ET is a most common movement disorder affecting roughly 0.9% of individuals over age 65 years, though it can have a large range of symptom severity ranging from mildly symptomatic to sufficiently severe as to render an individual unable to self-feed.1 Although there are no curative therapies, symptoms of ET are often managed medically using a variety of available oral or injected treatments.1,2 For patients whose tremor is not adequately controlled medically, surgical treatment options are also available including stereotactic thalamotomy with radiofrequency (RF) ablation and DBS.1 Radiosurgery has also been described, though there is less data available on its efficacy.1 Both unilateral thalamotomy and DBS are acceptable surgical interventions for medically refractory ET, though DBS is thought to have fewer adverse events.3
MRgFUS has emerged as a potential non-invasive thalamotomy technique.
Food and Drug Administration (FDA) approval for MRgFUS treatment of ET4 was based on its pivotal study, a prospective, double-blind, randomized, sham-controlled trial of MRgFUS to create a unilateral thalamic ablation for the treatment of ET, for which results were published in the peer reviewed literature.5 In this study, investigators examined the impact of the ExAblate® MRgFUS device in 76 patients with ET. There were 56 patients assigned to the treatment arm with ExAblate® and 20 patients assigned to the sham control group. Patients in the sham group could crossover to active treatment after 3 months, after initial effectiveness endpoints were assessed. The primary efficacy outcome measure was the change from baseline to 3 months in the on-medication upper limb tremor subscore of the Clinical Rating Scale for Tremor (CRST A+B) for the treated limb. The baseline CRST A+B score was 18.4 in the treatment group and 16.0 in the sham group. The CRST A+B score improved 47% by 3 months in the treatment group and 0.01% in the sham group with a between group difference of 8.3 (P < 0.001). The between group difference persisted at 12 months. Following the initial 3 month outcome assessment, 19 of the 20 patients originally randomized to the sham group and 2 patients randomized to MRgFUS, in whom the procedure was not completed crossed over to receive MRgFUS treatment. The mean baseline CRST A+B score at crossover in this group was 16.5, but 3 months after the crossover, the mean dropped to 7.4 (P <0.001), similar to the 3 month outcomes in the group originally allocated to treatment.

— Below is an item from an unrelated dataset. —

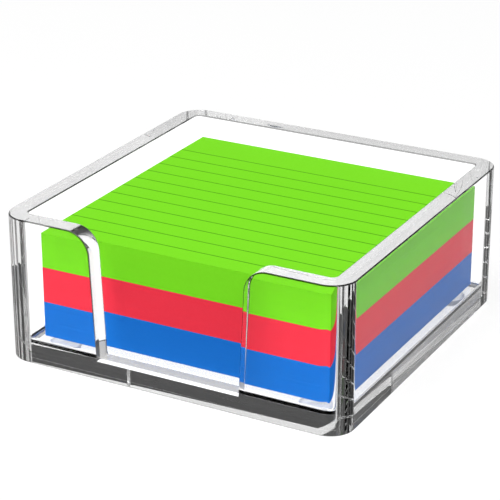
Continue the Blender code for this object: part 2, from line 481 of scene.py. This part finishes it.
def paper(name, colour, ink=None):
    """Coloured note paper: faint fibres, a little deeper in patches, and rules if inked."""
    material, tree, shader = new_material(name)
    place = coordinates(tree, "Object")
    fibre = add_noise(tree, place, FIBRE_SCALE, FIBRE_DETAIL)
    cloud = add_noise(tree, place, CLOUD_SCALE)
    deep = tuple(channel * DEEP_SHADE for channel in colour[:3]) + (1.0,)
    share = spread(tree, maths(tree, "MULTIPLY", fibre, cloud), *DEEP_SHARE)
    base = mixed(tree, share, colour, deep)
    if ink:
        base = mixed(tree, maths(tree, "MULTIPLY", rule_mask(tree), INK_COVER), base, ink)
    tree.links.new(base, shader.inputs["Base Color"])
    tree.links.new(spread(tree, fibre, *PAPER_ROUGHNESS), shader.inputs["Roughness"])
    set_inputs(shader, {"Specular IOR Level": PAPER_GLOSS})
    bump = tree.nodes.new("ShaderNodeBump")
    set_inputs(bump, {"Strength": FIBRE_STRENGTH, "Distance": FIBRE_HEIGHT})
    tree.links.new(fibre, bump.inputs["Height"])
    tree.links.new(bump.outputs["Normal"], shader.inputs["Normal"])
    return material


def corners_of(node):
    """A node's lowest and highest corners."""
    return tuple(Vector(corner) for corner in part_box(node))


def ring(bm, low, high, z, slip):
    """Four verts round a stack at one height, slipped by a little."""
    corners = ((low.x, low.y), (high.x, low.y), (high.x, high.y), (low.x, high.y))
    return [bm.verts.new((x + slip[0], y + slip[1], z)) for x, y in corners]


def lay_flat(bm, low, tops):
    """Store where each point of the top faces lies on a note, in metres from its front left."""
    layer = bm.loops.layers.uv.new("flat")
    for face in bm.faces:
        for loop in face.loops:
            if face in tops:
                loop[layer].uv = (loop.vert.co.x - low.x, loop.vert.co.y - low.y)
            else:
                loop[layer].uv = OFF_THE_NOTE


def note_stack(name, low, high, seed):
    """A block of notes as one skin, with each note's edge slipped a little from the next."""
    draw = random.Random(seed)
    count = round((high.z - low.z) / NOTE_THICKNESS)
    bm = bmesh.new()
    rings = []
    for index in range(count):
        slip = (draw.uniform(-NOTE_SLIP, NOTE_SLIP), draw.uniform(-NOTE_SLIP, NOTE_SLIP))
        for end in (index, index + 1):
            z = low.z + (high.z - low.z) * end / count
            rings.append(ring(bm, low, high, z, slip))
    for below, above in zip(rings, rings[1:]):
        for side in range(4):
            after = (side + 1) % 4
            bm.faces.new((below[side], below[after], above[after], above[side]))
    bm.faces.new(reversed(rings[0]))
    top = bm.faces.new(rings[-1])
    bm.normal_update()
    lay_flat(bm, low, {top})
    return mesh_object(name, bm)


def top_note(name, low, high):
    """The loose top note, as a fine grid of strips."""
    bm = bmesh.new()
    bmesh.ops.create_grid(bm, x_segments=TOP_NOTE_COLUMNS, y_segments=TOP_NOTE_STRIPS, size=0.5)
    for vert in bm.verts:
        vert.co.x = low.x + (vert.co.x + 0.5) * (high.x - low.x)
        vert.co.y = low.y + (vert.co.y + 0.5) * (high.y - low.y)
        vert.co.z = high.z
    for vert in extruded(bm, list(bm.faces), keep=True):
        vert.co.z = low.z
    bmesh.ops.recalc_face_normals(bm, faces=bm.faces)
    lay_flat(bm, low, {face for face in bm.faces if face.normal.z > 0.5})
    return mesh_object(name, bm)


def make_stacks(papers):
    """Each pad's notes and backing sheet; they close the small gaps between the CAD pieces."""
    ceilings = {
        "blue": corners_of("red_pad_backing")[0].z - BACKING_DROP,
        "red": corners_of("green_pad_backing")[0].z - BACKING_DROP,
        "green": corners_of("green_top_note")[0].z,
    }
    for seed, colour in enumerate(("blue", "red", "green")):
        body = f"{colour}_pad"
        low, high = corners_of(f"{colour}_pad_notes")
        backing_low, backing_high = corners_of(f"{colour}_pad_backing")
        low.z = backing_high.z
        high.z = ceilings[colour] - NOTE_SLIP
        block = note_stack(f"{colour}_notes", low, high, seed)
        backing_low.z -= BACKING_DROP
        backing = note_stack(f"{colour}_backing_sheet", backing_low, backing_high,
                             seed + BACKING_SEED)
        for piece, node in ((block, "notes"), (backing, "backing")):
            wear(piece, papers[colour])
            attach(piece, body)
            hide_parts(f"{colour}_pad_{node}")


def make_top_note(material):
    """The loose top note, laid flat where the CAD's top note was."""
    low, high = corners_of("green_top_note")
    note = top_note("top_note_sheet", low, high)
    wear(note, material)
    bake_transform(note)
    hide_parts("green_top_note")


def dress_feet(material):
    """Give the CAD's round bumpers their rubber."""
    for row in ("front", "back"):
        for column in ("left", "right"):
            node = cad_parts[f"foot_{row}_{column}"]
            for slot in node.material_slots:
                slot.material = material


def make_camera():
    """The camera at the photograph's place."""
    data = bpy.data.cameras.new("camera")
    data.sensor_width = CAMERA_SENSOR_MM
    data.lens = CAMERA_LENS_MM
    data.clip_start = CAMERA_NEAREST
    camera = link(bpy.data.objects.new("camera", data))
    camera.location = CAMERA_PLACE
    tilt = math.radians(90.0 - CAMERA_PITCH_DEGREES)
    camera.rotation_euler = Euler((tilt, 0.0, math.radians(CAMERA_YAW_DEGREES)))
    bpy.context.scene.camera = camera


def floor_glow(tree):
    """The stage floor's glow for each kind of ray."""
    path = tree.nodes.new("ShaderNodeLightPath").outputs
    mirrored = maths(tree, "MULTIPLY", path["Glossy Depth"], MIRROR_STEP)
    through = grey_ramp(tree, mirrored, GLOW_THROUGH)
    glow = maths(tree, "MULTIPLY", through, path["Is Transmission Ray"])
    for rays, level in GLOW_DIRECT:
        glow = maths(tree, "MAXIMUM", glow, maths(tree, "MULTIPLY", path[rays], level))
    scattered = maths(tree, "GREATER_THAN", path["Diffuse Depth"], 0.5)
    lost = maths(tree, "MULTIPLY", scattered, GLOW_LOST_WHEN_SCATTERED)
    return maths(tree, "MULTIPLY", glow, maths(tree, "SUBTRACT", 1.0, lost))


def make_floor():
    """A wide pale floor that stays white round the object and keeps its shadow."""
    bm = bmesh.new()
    bmesh.ops.create_circle(bm, cap_ends=True, segments=STAGE_SEGMENTS, radius=STAGE_RADIUS)
    floor = mesh_object("floor", bm)
    floor.location.z = -STAGE_DROP
    material, tree, shader = new_material("pale_floor")
    set_inputs(shader, {"Base Color": STAGE_GREY, "Roughness": 1.0, "Specular IOR Level": 0.0,
                        "Emission Color": WHITE})
    tree.links.new(floor_glow(tree), shader.inputs["Emission Strength"])
    wear(floor, material)


def make_world():
    """Studio surround: white at floor level, dim above on the far side, paler on the near side."""
    world = bpy.data.worlds.new("studio")
    bpy.context.scene.world = world
    world.use_nodes = True
    tree = world.node_tree
    background = tree.nodes["Background"]
    direction = parted(tree, coordinates(tree, "Generated"))
    near, far = (grey_ramp(tree, direction["Z"], stops) for stops in (SKY_NEAR, SKY_FAR))
    side = tree.nodes.new("ShaderNodeMapRange")
    set_inputs(side, {"From Min": -SKY_BLEND, "From Max": SKY_BLEND})
    tree.links.new(direction["Y"], side.inputs["Value"])
    tree.links.new(mixed(tree, side.outputs["Result"], near, far), background.inputs["Color"])
    background.inputs["Strength"].default_value = 1.0


def make_lamps():
    """Two soft lamps, above the front left and above the right."""
    for name, place, size, power in LAMPS:
        data = bpy.data.lights.new(name, "AREA")
        data.shape = "DISK"
        data.size = size
        data.energy = power
        lamp = link(bpy.data.objects.new(name, data))
        lamp.location = place
        lamp.rotation_euler = (-Vector(place)).to_track_quat("-Z", "Y").to_euler()


def set_bounces():
    """Let light rays cross the clear walls many times."""
    cycles = bpy.context.scene.cycles
    cycles.max_bounces = ALL_BOUNCES
    cycles.glossy_bounces = CLEAR_BOUNCES
    cycles.transmission_bounces = CLEAR_BOUNCES


def main():
    """Dress the tray, its feet and its pads, and set the stage."""
    bpy.context.scene.view_settings.view_transform = "Standard"
    papers = {
        "green": paper("green_paper", GREEN, GREEN_INK),
        "red": paper("red_paper", RED),
        "blue": paper("blue_paper", BLUE),
    }
    # The edge acrylic is greyed, which paints shade along the polished edges.
    make_tray(acrylic("clear_acrylic", ACRYLIC_TINT),
              acrylic("clear_acrylic_edge_painted_shade", ACRYLIC_EDGE_PAINTED_SHADE))
    dress_feet(soft_rubber())
    make_stacks(papers)
    make_top_note(papers["green"])
    make_camera()
    make_floor()
    make_world()
    make_lamps()
    set_bounces()


main()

Following the FDA approval of MRgFUS for ET, MRgFUS for unilateral thalamotomy was approved by the FDA for the treatment of medication-refractory TDPD.6,7 Research has suggested that the pathophysiology of TDPD may be different from the pathophysiology of PD in patients affected primarily by rigidity and bradykinesia.8 Additionally, a unique medication strategy is often indicated for TDPD, but for refractory patients, surgery may be considered.9
In a study patterned off of the study used in FDA approval of MRgFUS for ET, investigators studied the impact of the ExAblate® MRgFUS device in 27 patients with TDPD.6,7 There were 20 patients assigned to the treatment arm and 7 patients assigned to the sham control group. Patients in the sham group could crossover to active treatment after 3 months, after initial effectiveness endpoints were assessed. The patients in the treatment arm received a unilateral MRgFUS thalamotomy. The primary efficacy outcome measure was the change from baseline to 3 months in the on-medication upper limb tremor subscore of the CRST A+B for the treated limb. The baseline CRST A+B score was 17 (range of 10.5-27.5) in the treatment group and 23 (range of 14-27) in the sham group. The CRST A+B score improved 62% by 3 months in the treatment group and 22% in the sham group (p = 0.04). The investigators also noticed improvements in efficacy secondary outcome measures at 3 months including the CRST, UPDRS, and PD Questionnaire-39 in the treatment group. Following the initial 3 month outcome assessment, 6 of the 7 patients originally randomized to the sham group crossed over to receive MRgFUS treatment. The median baseline CRST A+B score at crossover in these 6 was 21, but 3 months after the sham group crossed over, the median dropped to 5.5, similar to the 3 month outcomes in the group originally allocated to treatment. The investigators also considered the 1 year outcome of response in on-medication CRST A+B score. Of the 20 patients enrolled in the treatment group, 14 were unblended for 1 year assessments, and the median CRST was 5. Among the sham patients who crossed over, the median CRST was 6 at 1 year.
Additionally, MRgFUS is currently being studied for use in medically-refractory dyskinesia symptoms or motor fluctuations of advanced PD as part of a study registered at clinicaltrials.gov.10 This study does not yet have results available, so evidence from it was not reviewed.